↓↓↓
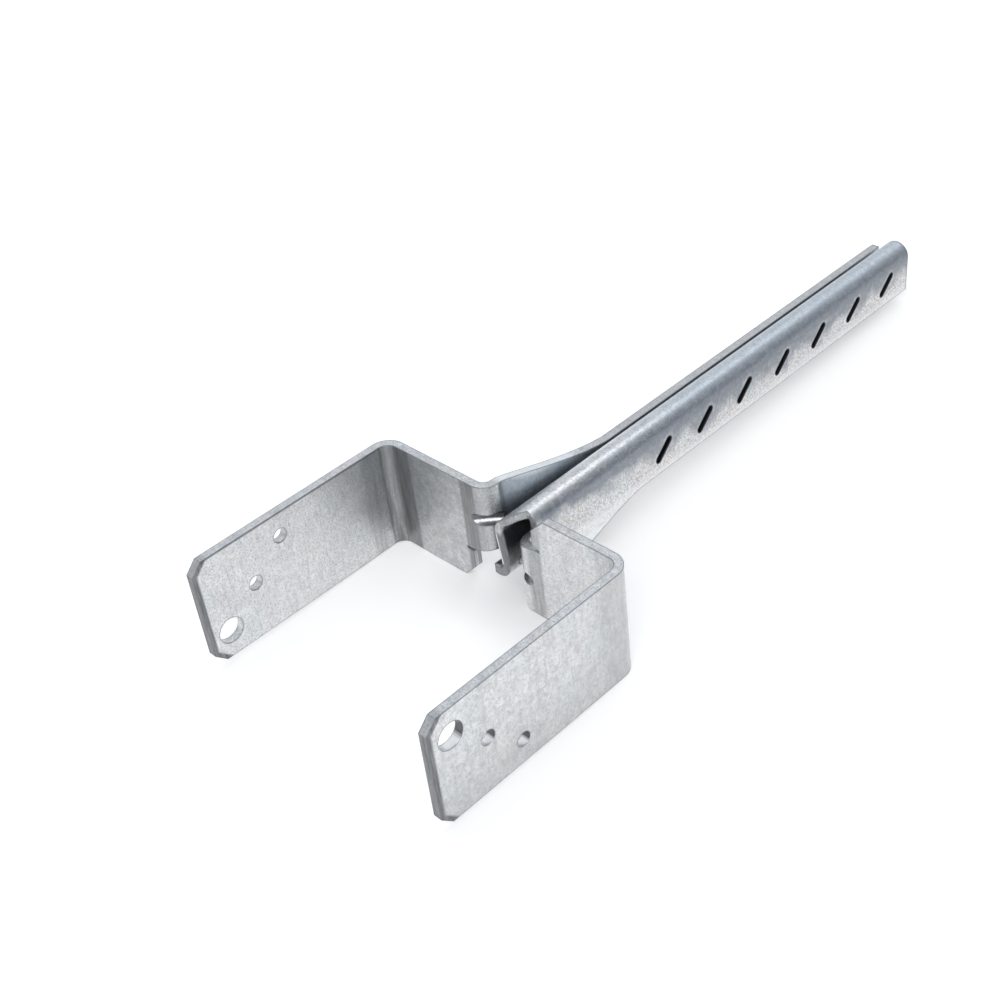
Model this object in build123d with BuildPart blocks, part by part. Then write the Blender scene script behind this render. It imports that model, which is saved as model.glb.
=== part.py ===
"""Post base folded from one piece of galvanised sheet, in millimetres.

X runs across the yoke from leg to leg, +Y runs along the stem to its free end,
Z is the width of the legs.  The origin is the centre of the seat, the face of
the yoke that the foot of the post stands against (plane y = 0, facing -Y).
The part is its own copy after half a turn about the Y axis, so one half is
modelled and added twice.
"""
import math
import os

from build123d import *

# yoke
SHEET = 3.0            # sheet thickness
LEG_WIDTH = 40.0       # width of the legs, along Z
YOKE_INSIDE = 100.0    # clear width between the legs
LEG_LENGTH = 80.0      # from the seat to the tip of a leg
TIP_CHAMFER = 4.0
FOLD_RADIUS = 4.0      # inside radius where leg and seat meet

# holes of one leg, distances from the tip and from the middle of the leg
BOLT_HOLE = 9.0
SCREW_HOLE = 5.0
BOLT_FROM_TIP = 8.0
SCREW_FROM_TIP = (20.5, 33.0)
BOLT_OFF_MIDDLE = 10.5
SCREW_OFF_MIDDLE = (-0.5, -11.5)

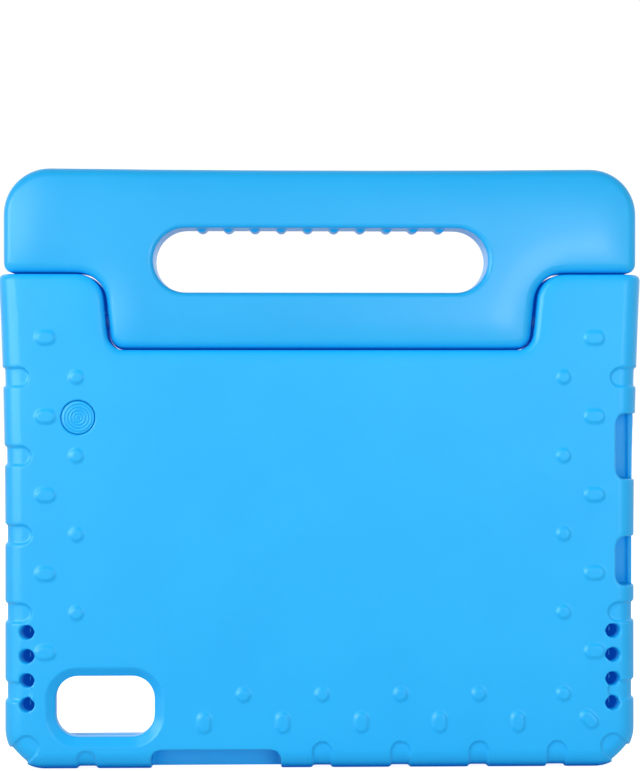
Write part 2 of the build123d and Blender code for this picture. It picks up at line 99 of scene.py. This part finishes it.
↑↑↑
Your task is to quote the listing above word for word.

- **Problem solution**:
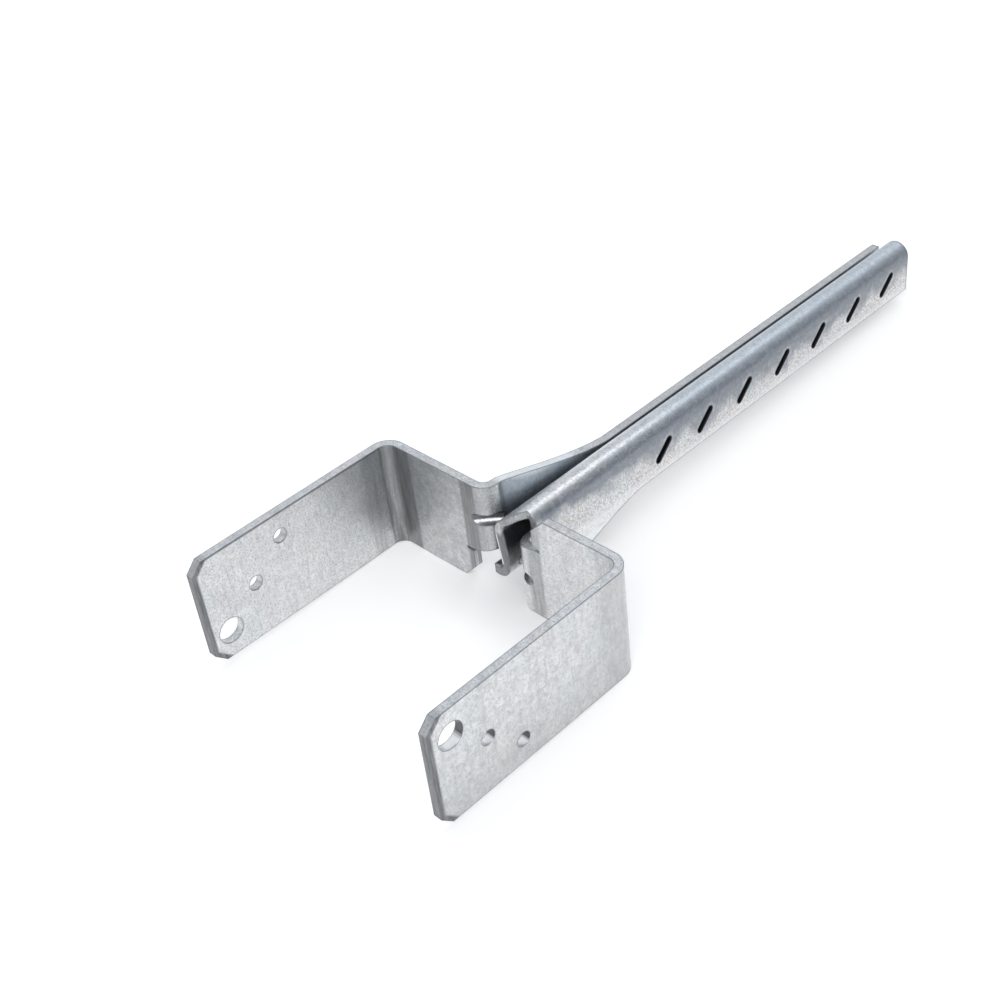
Model this object in build123d with BuildPart blocks, part by part. Then write the Blender scene script behind this render. It imports that model, which is saved as model.glb.
=== part.py ===
"""Post base folded from one piece of galvanised sheet, in millimetres.

X runs across the yoke from leg to leg, +Y runs along the stem to its free end,
Z is the width of the legs.  The origin is the centre of the seat, the face of
the yoke that the foot of the post stands against (plane y = 0, facing -Y).
The part is its own copy after half a turn about the Y axis, so one half is
modelled and added twice.
"""
import math
import os

from build123d import *

# yoke
SHEET = 3.0            # sheet thickness
LEG_WIDTH = 40.0       # width of the legs, along Z
YOKE_INSIDE = 100.0    # clear width between the legs
LEG_LENGTH = 80.0      # from the seat to the tip of a leg
TIP_CHAMFER = 4.0
FOLD_RADIUS = 4.0      # inside radius where leg and seat meet

# holes of one leg, distances from the tip and from the middle of the leg
BOLT_HOLE = 9.0
SCREW_HOLE = 5.0
BOLT_FROM_TIP = 8.0
SCREW_FROM_TIP = (20.5, 33.0)
BOLT_OFF_MIDDLE = 10.5
SCREW_OFF_MIDDLE = (-0.5, -11.5)

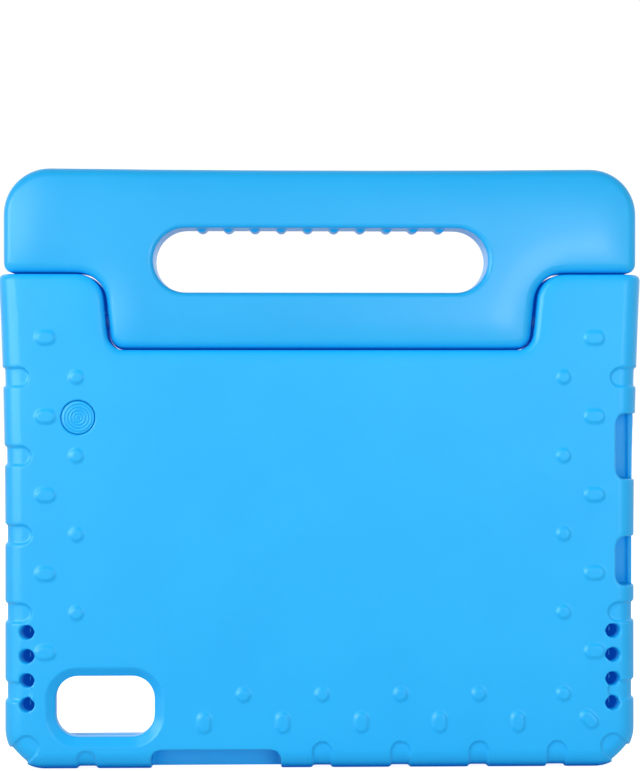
Write part 2 of the build123d and Blender code for this picture. It picks up at line 99 of scene.py. This part finishes it.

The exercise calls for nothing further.